Open source software (OSS) is a decentralized development model that distributes source code publicly for open collaboration and peer production known as “the open source way.”
Man working in a desktop computer
Open source vs closed source software

The open source way is a form of thinking and collaborating within the open source community. This philosophy is based on intellectual freedom and core principles: transparency, collaboration, delivery, inclusion, and community. The exchange of ideas and software developed by communities has driven creative, scientific, and technological advancement in such industries as: education, government, law, health, and manufacturing. This movement created a way for a global community to collaborate, share, and assist  both individual and group goals through source code.

Open source software is collaborative, relying on community production and peer review to use, change, and share source code with each other. Developers share insights, ideas, and code to create more innovative software solutions both collectively and individually. This scalable and flexible software ensures that anyone with the source code can modify, enhance, and redistribute it for better reusability and accessibility. Open source software operates with the underlying principles of peer production and mass collaboration, creating more sustainable software development for end users.  

Closed source software (CSS) is proprietary software that is not distributed to the public. The software is encrypted, so only the original authors who created the code exclusively have rights to legally copy, modify, update, and edit the source code. Closed software imposes restrictions on what the end user can do with the application, preventing users from modifying, sharing, copying, or republishing the source code.

In additional to open and closed source, FOSS (Free/Open Source Software) allows users access to software from a more philosophical perspective. Within FOSS, there is Free Software Foundation (FSF) to protect user freedoms and Open Source Initiative (OSI) to ensure the technical values of reliable software. There are a wide variety of free software licenses that can be used, modified, and sold commercially including: GPL, LGPL, and BSD licenses.

Some of the most popular open source software licenses include:

  • MIT License©: MIT License is a free software license that allows users to modify the original code with very few restrictions. 
  • GNU General Public© (GPL): The GNU is a series of free software licenses that guarantee end users the ability to run, study, share, and modify software. 
  • Apache®: The Apache License 2.0 is a free software license that allows users to use, modify, and distribute the software for any purpose. 
  • BSD: This license has fewer restrictions on developers, allowing users to use and modify the code without having to share modifications.
  • MySQL™: MySQL is an open-source database management system with two separate licenses - the MySQL Standard Edition and MySQL Enterprise Edition.
  • SUSE: SUSE Linux is built on top of open source Linux kernel and distributed with system and application software.
  • Ubuntu®: Ubuntu is a Linux distribution made of free and open source software released in desktop, cloud, and IoT.
Open Source Projects
History of Unix® and Linux

Unix development started in 1969 at AT&T® Bell Labs as a proprietary but licensable product.  For the next ten years, the development of Unix had multiple versions including V6, which became the first available outside of Bell Labs.
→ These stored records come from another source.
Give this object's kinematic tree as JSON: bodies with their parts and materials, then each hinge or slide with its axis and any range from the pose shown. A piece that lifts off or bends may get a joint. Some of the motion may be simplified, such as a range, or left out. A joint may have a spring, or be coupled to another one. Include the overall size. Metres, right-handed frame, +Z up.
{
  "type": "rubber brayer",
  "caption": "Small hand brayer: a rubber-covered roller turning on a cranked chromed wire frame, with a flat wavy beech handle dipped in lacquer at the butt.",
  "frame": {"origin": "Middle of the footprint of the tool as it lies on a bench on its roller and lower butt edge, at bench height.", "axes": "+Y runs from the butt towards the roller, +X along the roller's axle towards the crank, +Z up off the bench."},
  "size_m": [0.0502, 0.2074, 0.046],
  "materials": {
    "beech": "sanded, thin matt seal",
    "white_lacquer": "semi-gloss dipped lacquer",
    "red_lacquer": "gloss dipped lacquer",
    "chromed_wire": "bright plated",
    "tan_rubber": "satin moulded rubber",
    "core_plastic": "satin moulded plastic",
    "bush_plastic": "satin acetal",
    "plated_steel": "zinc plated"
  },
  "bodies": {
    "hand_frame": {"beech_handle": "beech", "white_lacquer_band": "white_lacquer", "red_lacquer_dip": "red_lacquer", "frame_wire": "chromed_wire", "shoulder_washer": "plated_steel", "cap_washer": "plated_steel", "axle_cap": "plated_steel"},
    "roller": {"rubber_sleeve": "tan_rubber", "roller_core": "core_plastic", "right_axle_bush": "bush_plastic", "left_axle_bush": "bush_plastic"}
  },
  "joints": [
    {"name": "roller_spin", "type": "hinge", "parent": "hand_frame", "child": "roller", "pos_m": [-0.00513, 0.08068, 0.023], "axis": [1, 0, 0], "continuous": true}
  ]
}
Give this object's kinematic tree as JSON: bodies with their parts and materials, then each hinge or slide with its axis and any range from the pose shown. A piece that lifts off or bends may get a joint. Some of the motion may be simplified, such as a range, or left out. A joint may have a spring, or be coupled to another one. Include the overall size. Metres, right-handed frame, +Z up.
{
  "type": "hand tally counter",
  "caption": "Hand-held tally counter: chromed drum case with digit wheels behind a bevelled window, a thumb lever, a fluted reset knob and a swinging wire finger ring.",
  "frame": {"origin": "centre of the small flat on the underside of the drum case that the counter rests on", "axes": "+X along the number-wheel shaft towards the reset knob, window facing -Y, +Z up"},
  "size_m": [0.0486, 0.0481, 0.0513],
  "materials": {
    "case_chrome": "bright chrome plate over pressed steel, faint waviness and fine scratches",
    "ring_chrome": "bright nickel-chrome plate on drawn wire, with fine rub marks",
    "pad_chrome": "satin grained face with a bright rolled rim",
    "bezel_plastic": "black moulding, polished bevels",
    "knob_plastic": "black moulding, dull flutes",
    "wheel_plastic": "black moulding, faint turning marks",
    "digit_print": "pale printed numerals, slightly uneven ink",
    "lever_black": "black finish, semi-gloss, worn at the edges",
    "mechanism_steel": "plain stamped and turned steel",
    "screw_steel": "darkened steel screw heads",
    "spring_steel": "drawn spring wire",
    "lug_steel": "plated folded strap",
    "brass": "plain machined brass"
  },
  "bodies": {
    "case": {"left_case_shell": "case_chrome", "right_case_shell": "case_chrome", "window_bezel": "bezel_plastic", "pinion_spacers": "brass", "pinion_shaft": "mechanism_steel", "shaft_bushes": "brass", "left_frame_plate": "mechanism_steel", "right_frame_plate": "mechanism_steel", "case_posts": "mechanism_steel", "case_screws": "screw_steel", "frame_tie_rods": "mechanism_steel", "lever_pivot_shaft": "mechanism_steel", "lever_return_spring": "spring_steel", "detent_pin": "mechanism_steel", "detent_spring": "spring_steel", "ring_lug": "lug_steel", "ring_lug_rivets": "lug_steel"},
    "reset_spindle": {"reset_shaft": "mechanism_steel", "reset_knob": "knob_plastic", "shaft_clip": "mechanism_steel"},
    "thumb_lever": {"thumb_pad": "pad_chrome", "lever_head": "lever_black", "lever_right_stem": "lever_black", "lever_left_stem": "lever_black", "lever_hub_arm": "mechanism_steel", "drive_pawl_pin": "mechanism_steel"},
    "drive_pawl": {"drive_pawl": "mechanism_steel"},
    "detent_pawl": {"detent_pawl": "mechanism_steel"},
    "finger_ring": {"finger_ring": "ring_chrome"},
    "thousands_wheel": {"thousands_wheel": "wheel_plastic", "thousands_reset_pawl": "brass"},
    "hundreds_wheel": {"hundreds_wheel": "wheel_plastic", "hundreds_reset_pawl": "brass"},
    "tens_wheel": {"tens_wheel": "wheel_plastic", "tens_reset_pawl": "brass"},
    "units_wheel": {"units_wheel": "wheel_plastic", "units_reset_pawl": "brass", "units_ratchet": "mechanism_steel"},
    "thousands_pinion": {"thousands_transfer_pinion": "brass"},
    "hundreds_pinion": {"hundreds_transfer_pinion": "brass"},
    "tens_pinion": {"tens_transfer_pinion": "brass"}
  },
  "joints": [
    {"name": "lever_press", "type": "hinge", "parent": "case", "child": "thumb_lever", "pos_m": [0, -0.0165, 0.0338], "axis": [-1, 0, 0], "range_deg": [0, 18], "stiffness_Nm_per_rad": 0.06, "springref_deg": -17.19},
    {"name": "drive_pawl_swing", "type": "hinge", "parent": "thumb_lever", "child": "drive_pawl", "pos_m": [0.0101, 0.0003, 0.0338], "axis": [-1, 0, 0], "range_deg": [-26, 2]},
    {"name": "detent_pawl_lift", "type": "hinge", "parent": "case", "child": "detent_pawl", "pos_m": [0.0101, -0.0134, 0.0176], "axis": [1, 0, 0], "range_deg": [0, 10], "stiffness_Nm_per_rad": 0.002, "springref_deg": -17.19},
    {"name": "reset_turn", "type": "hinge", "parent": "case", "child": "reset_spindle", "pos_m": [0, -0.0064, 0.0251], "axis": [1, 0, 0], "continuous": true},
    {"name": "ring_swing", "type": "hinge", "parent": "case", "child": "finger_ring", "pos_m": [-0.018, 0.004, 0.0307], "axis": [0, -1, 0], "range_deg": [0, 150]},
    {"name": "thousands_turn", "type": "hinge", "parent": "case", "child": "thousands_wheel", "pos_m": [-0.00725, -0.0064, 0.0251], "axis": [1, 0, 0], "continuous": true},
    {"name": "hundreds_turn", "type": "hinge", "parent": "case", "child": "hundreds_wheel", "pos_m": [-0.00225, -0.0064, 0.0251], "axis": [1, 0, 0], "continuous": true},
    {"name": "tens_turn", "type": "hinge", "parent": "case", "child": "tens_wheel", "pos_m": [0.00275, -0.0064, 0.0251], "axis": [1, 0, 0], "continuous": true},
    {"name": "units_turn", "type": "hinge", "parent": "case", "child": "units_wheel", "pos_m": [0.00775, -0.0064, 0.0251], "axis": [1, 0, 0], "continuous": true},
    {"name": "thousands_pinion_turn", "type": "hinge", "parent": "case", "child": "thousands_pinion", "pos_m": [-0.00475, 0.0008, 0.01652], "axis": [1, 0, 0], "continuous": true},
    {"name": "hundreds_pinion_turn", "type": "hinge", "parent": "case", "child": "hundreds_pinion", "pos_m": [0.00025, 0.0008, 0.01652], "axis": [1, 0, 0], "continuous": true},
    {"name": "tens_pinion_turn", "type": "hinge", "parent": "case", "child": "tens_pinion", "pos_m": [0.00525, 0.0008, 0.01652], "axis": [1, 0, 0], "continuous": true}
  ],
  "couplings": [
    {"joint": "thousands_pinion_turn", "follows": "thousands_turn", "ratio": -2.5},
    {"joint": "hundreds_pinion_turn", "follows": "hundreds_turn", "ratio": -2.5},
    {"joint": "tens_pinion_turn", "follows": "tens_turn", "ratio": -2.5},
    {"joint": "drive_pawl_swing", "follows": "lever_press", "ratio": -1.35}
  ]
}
This code soon caught the attention of the academic community due to the nature of the new language. The University of California at Berkley started the development of its own Unix and soon developed an academic version called the Berkley Software Distribution (BSD license). Simultaneously, AT&T evolved their version of Unix into System V. These two versions eventually merged to create the unified seventh edition of Unix and then further evolved into such programs as: Sun Solaris, FreeBSD, NetBSD, and OpenBSD.
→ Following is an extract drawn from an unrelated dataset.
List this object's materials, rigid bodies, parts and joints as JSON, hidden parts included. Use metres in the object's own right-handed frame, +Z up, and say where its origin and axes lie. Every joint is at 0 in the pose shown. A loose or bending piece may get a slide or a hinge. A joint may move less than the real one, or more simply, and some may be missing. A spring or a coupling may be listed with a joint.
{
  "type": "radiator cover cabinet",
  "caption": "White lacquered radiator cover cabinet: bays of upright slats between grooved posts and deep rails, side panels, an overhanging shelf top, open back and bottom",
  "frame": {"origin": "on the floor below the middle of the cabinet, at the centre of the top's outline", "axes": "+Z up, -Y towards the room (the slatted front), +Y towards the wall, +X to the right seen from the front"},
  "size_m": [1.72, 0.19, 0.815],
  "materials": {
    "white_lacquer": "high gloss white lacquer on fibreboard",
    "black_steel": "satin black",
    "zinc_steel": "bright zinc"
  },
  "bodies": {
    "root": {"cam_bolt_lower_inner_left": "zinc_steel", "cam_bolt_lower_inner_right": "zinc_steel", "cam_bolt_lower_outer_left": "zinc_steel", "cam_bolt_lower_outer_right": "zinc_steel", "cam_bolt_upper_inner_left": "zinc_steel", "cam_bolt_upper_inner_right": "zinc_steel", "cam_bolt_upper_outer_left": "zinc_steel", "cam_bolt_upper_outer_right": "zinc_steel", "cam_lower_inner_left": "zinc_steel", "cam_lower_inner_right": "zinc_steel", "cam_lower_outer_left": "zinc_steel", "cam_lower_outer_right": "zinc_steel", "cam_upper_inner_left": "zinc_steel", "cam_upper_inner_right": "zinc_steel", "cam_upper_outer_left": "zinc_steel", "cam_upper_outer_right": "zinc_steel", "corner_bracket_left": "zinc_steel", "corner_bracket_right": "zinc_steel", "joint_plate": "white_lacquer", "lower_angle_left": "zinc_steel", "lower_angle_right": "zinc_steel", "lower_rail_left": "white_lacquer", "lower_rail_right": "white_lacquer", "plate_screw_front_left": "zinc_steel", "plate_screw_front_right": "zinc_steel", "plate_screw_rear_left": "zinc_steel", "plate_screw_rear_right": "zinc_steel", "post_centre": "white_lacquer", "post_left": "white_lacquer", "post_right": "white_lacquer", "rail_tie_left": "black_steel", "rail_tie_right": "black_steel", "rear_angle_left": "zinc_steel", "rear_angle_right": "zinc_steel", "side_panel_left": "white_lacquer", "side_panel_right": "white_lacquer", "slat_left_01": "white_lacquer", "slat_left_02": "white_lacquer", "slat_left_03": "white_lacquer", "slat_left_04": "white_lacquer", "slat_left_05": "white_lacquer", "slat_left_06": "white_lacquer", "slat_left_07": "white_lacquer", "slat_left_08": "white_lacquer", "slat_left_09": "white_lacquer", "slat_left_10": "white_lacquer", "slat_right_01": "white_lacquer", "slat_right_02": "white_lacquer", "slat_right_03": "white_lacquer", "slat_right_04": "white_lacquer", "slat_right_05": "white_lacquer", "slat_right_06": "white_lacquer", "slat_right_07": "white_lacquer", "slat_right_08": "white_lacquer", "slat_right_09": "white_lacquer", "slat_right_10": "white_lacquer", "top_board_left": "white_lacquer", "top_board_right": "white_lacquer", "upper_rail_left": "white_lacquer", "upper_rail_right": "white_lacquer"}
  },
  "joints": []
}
In 1984, Richard Stallman created a free Unix clone named GNU (GNU’s Not Unix). This version was open to be used freely, modified, and redistributed as needed. In 1991, Linus Torvalds created the operating system kernel known as “Linux” or the Linux kernel. Combined with FSF and BSD components, Linux became a fully operating system; it now runs on several architectures and has been adopted or supported by old-line Unix vendors.

Open source in enterprises

Enterprise open source is more than just open source, it’s an integration of a single permissively licensed open source library that is run on open source. To be enterprise open source, a product has to be tested, adjusted, and examined for security flaws by a security team who can respond to security issues. Enterprise open source also has convenient features, such as single sign-on (SSO) and integration with SSO platforms and directory management.
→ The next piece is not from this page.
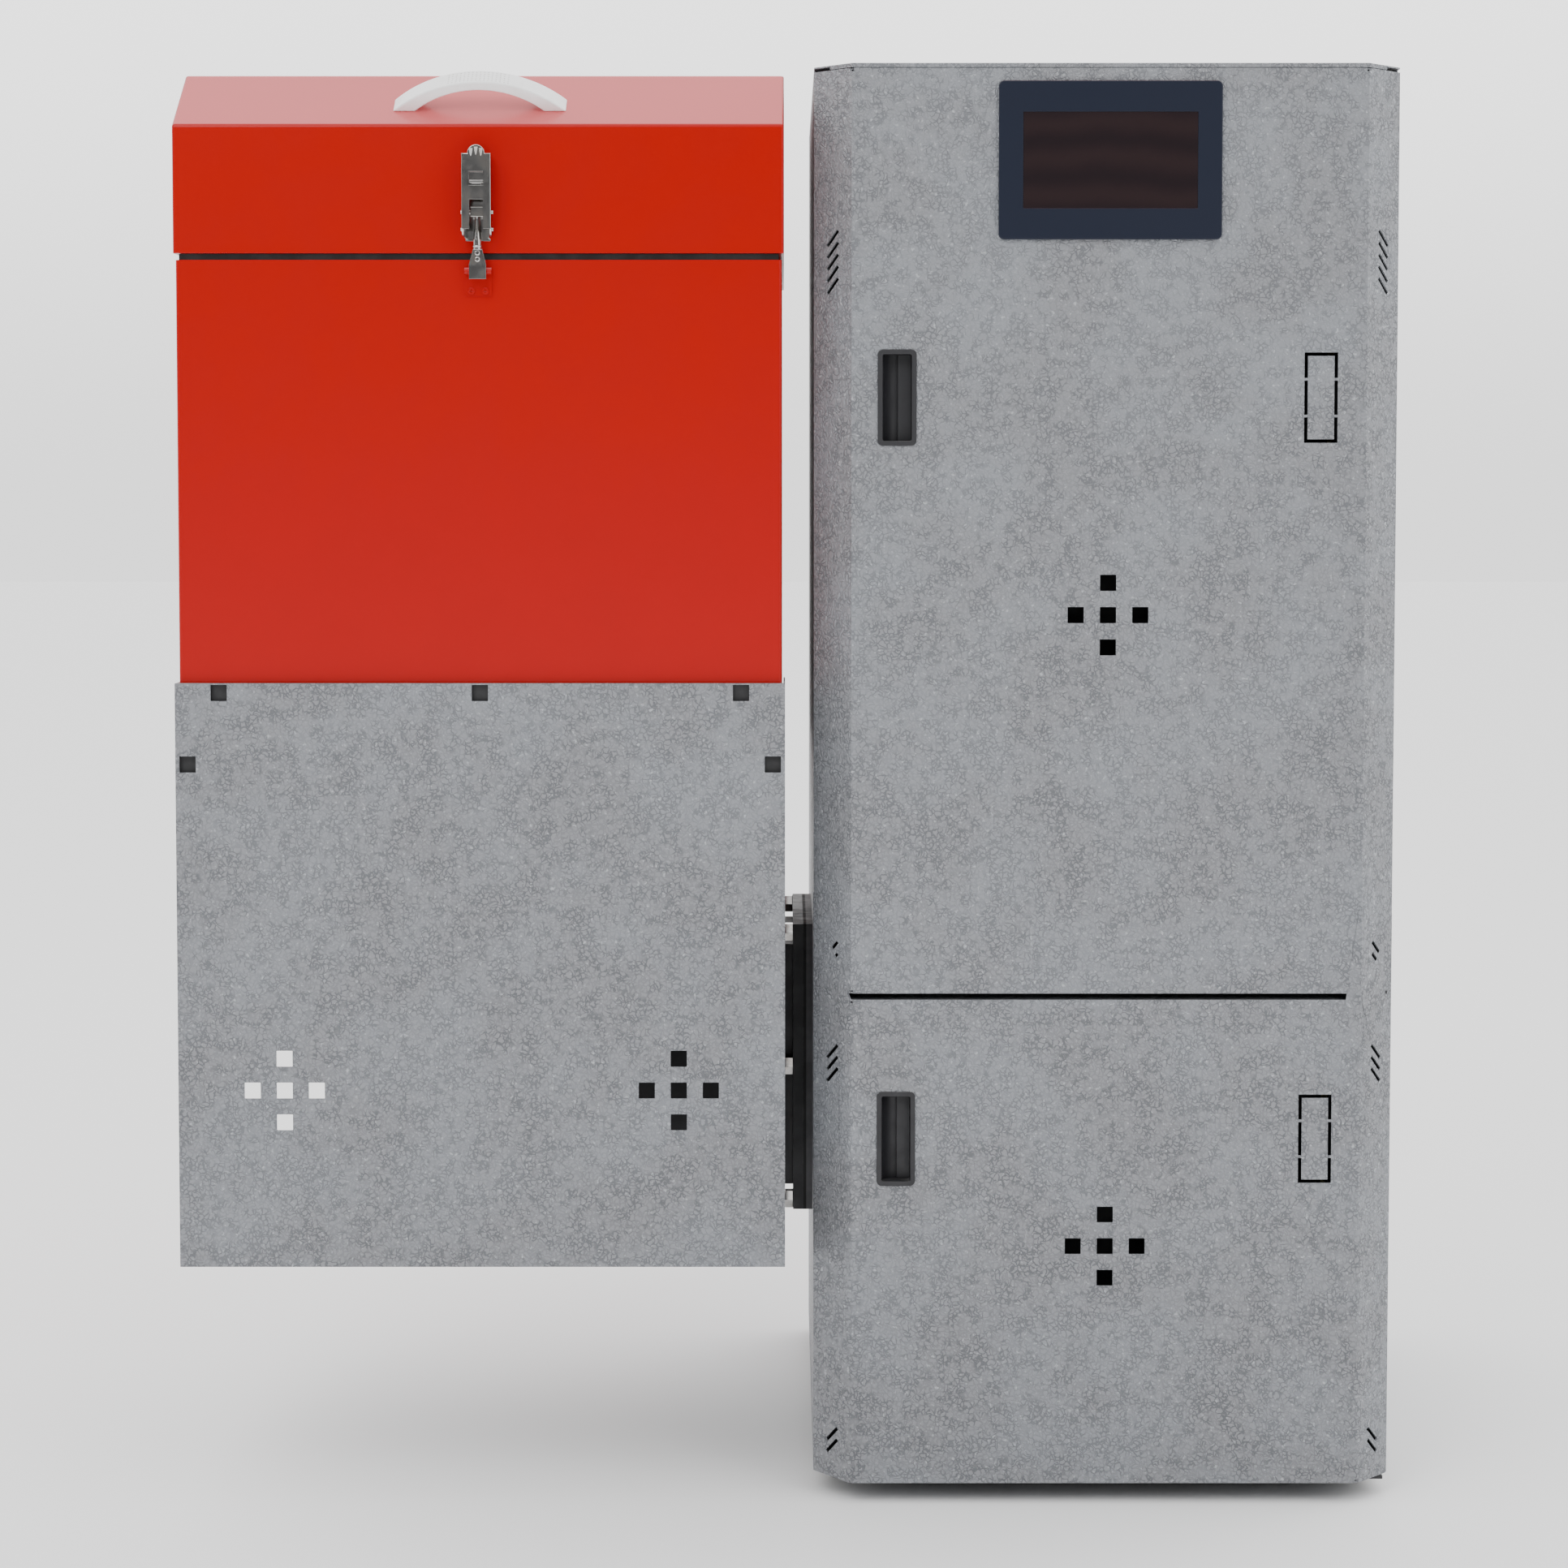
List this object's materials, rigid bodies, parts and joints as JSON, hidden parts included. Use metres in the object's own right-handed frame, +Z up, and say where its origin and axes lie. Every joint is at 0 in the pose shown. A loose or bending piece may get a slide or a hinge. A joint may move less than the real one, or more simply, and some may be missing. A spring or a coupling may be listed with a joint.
{
  "type": "automatic solid fuel boiler",
  "caption": "Free-standing pellet or coal boiler with two front doors and a touch screen, fed by an auger from a lidded side hopper with a latch.",
  "frame": {"origin": "middle of the whole object's box at floor level, under the feet", "axes": "+Z up, +Y to the back, +X towards the boiler and away from the hopper; the doors face -Y"},
  "size_m": [1.141, 0.714, 1.3475],
  "materials": {
    "hammered_silver": "hammer-effect silver paint",
    "red_gloss": "gloss red powder coat",
    "black_paint": "matt black paint",
    "boiler_steel": "heat-proof grey-black paint",
    "cast_burner": "raw casting",
    "zinc_steel": "zinc plated",
    "brass_fitting": "plain brass",
    "black_plastic": "satin moulding",
    "bezel_plastic": "smooth dark front",
    "screen_glass": "dark touch screen",
    "handle_metal": "white satin with a dot pattern",
    "grip_plastic": "heat-proof moulding",
    "seal_rubber": "soft black",
    "rope_fibre": "woven glass fibre",
    "wool": "mineral wool"
  },
  "bodies": {
    "boiler": {"base_frame": "black_paint", "levelling_feet": "zinc_steel", "water_jacket": "boiler_steel", "flue_baffles": "boiler_steel", "burner_retort": "cast_burner", "burner_ring": "cast_burner", "flame_deflector": "cast_burner", "ash_drawer": "boiler_steel", "flue_collar": "black_paint", "supply_pipe": "zinc_steel", "return_pipe": "zinc_steel", "drain_valve": "brass_fitting", "left_casing_panel": "hammered_silver", "right_casing_panel": "hammered_silver", "top_casing_panel": "hammered_silver", "rear_casing_panel": "hammered_silver", "door_frame": "black_paint", "insulation_wrap": "wool", "door_hinge_pins": "black_paint", "inner_door_hinges": "boiler_steel", "catch_magnets": "zinc_steel", "feeder_flange": "black_paint", "flange_gasket": "seal_rubber", "flange_studs": "zinc_steel", "feeder_tube": "black_paint", "air_box": "black_paint", "fan_housing": "black_paint", "fan_motor": "black_plastic", "gearbox": "black_paint", "gear_motor": "black_paint", "hopper_throat": "black_paint", "hopper_funnel": "red_gloss", "hopper_body": "red_gloss", "hopper_skirt": "hammered_silver", "skirt_hangers": "black_paint", "lid_seal": "seal_rubber", "lid_hinge_brackets": "black_paint", "latch_keeper": "red_gloss", "keeper_screws": "red_gloss"},
    "feed_screw": {"auger": "zinc_steel"},
    "fan_wheel": {"fan_impeller": "black_plastic"},
    "upper_door": {"upper_door_skin": "hammered_silver", "upper_pull_cup": "black_plastic", "display_bezel": "bezel_plastic", "display_screen": "screen_glass", "control_box": "black_plastic"},
    "lower_door": {"lower_door_skin": "hammered_silver", "lower_pull_cup": "black_plastic"},
    "cleaning_door": {"cleaning_door_plate": "black_paint", "cleaning_door_rope": "rope_fibre"},
    "cleaning_grip": {"cleaning_door_handle": "grip_plastic"},
    "furnace_door": {"furnace_door_plate": "black_paint", "furnace_door_rope": "rope_fibre"},
    "furnace_grip": {"furnace_door_handle": "grip_plastic"},
    "lid": {"lid_panel": "red_gloss", "lid_hinge_leaves": "black_paint", "lid_handle": "handle_metal", "latch_base": "zinc_steel"},
    "lever": {"latch_lever": "zinc_steel"},
    "draw_rod": {"latch_rod": "zinc_steel"}
  },
  "joints": [
    {"name": "upper_door_hinge", "type": "hinge", "parent": "boiler", "child": "upper_door", "pos_m": [0.5585, -0.309, 0.91375], "axis": [0, 0, 1], "range_deg": [0, 100]},
    {"name": "lower_door_hinge", "type": "hinge", "parent": "boiler", "child": "lower_door", "pos_m": [0.5585, -0.309, 0.24925], "axis": [0, 0, 1], "range_deg": [0, 100]},
    {"name": "cleaning_door_hinge", "type": "hinge", "parent": "boiler", "child": "cleaning_door", "pos_m": [0.49, -0.249, 0.975], "axis": [0, 0, 1], "range_deg": [0, 100]},
    {"name": "furnace_door_hinge", "type": "hinge", "parent": "boiler", "child": "furnace_door", "pos_m": [0.49, -0.249, 0.267], "axis": [0, 0, 1], "range_deg": [0, 100]},
    {"name": "cleaning_grip_turn", "type": "hinge", "parent": "cleaning_door", "child": "cleaning_grip", "pos_m": [0.147, -0.283, 0.975], "axis": [0, 1, 0], "range_deg": [0, 90]},
    {"name": "furnace_grip_turn", "type": "hinge", "parent": "furnace_door", "child": "furnace_grip", "pos_m": [0.147, -0.283, 0.267], "axis": [0, 1, 0], "range_deg": [0, 90]},
    {"name": "lid_hinge", "type": "hinge", "parent": "boiler", "child": "lid", "pos_m": [-0.2865, 0.235, 1.1705], "axis": [-1, 0, 0], "range_deg": [0, 80]},
    {"name": "latch_lever_hinge", "type": "hinge", "parent": "lid", "child": "lever", "pos_m": [-0.2865, -0.346, 1.1945], "axis": [1, 0, 0], "range_deg": [0, 120]},
    {"name": "draw_rod_hinge", "type": "hinge", "parent": "lever", "child": "draw_rod", "pos_m": [-0.2865, -0.347, 1.21025], "axis": [1, 0, 0], "range_deg": [-120, 0]},
    {"name": "auger_spin", "type": "hinge", "parent": "boiler", "child": "feed_screw", "pos_m": [0, -0.053, 0.385], "axis": [1, 0, 0], "continuous": true},
    {"name": "fan_spin", "type": "hinge", "parent": "boiler", "child": "fan_wheel", "pos_m": [-0.0945, 0.072, 0.385], "axis": [0, 1, 0], "continuous": true}
  ],
  "couplings": [
    {"joint": "cleaning_door_hinge", "follows": "upper_door_hinge", "ratio": 1},
    {"joint": "furnace_door_hinge", "follows": "lower_door_hinge", "ratio": 1},
    {"joint": "draw_rod_hinge", "follows": "latch_lever_hinge", "ratio": -1}
  ]
}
Enterprise IT environments require a lot of investment and planning, often making software outdated by the time that applications are installed. These applications also often require additional training and certifications, which are stated in the service agreements. However, enterprise open source has a predictable lifecycle with information and components that move at different speeds. The software has a long lifespan with important applications; for example, Red Hat® Enterprise Linux has a lifecycle of 10 years.   

Many companies and individuals prefer to use open source software over proprietary or commercial software due to its versatility, security, evolution, community, training, and stability.  Some advantages of using open source are: cost and savings, flexibility of customizing code, and freedom of leveraging a community instead of a single vendor. There are some disadvantages to open source, which include: subpar support, poor documentation, undue complexity, intrusive advertising, and vulnerabilities.

For those who still require proprietary software, there are the disadvantages to outdated software, bulk products, higher or unexpected costs, confusing licensing arrangements, and single vendor dependence.  However, some companies are drawn to a single vendor for one-stop shopping, scalable enterprise-grade products, professional interface, routine updates, no programming required, and integration with applications and products. 

History and evolution

Commitment to open source

Many enterprise companies like IBM have been committed to open source, from backing emerging communities to contributing to the development of licenses to advocating governance and standards.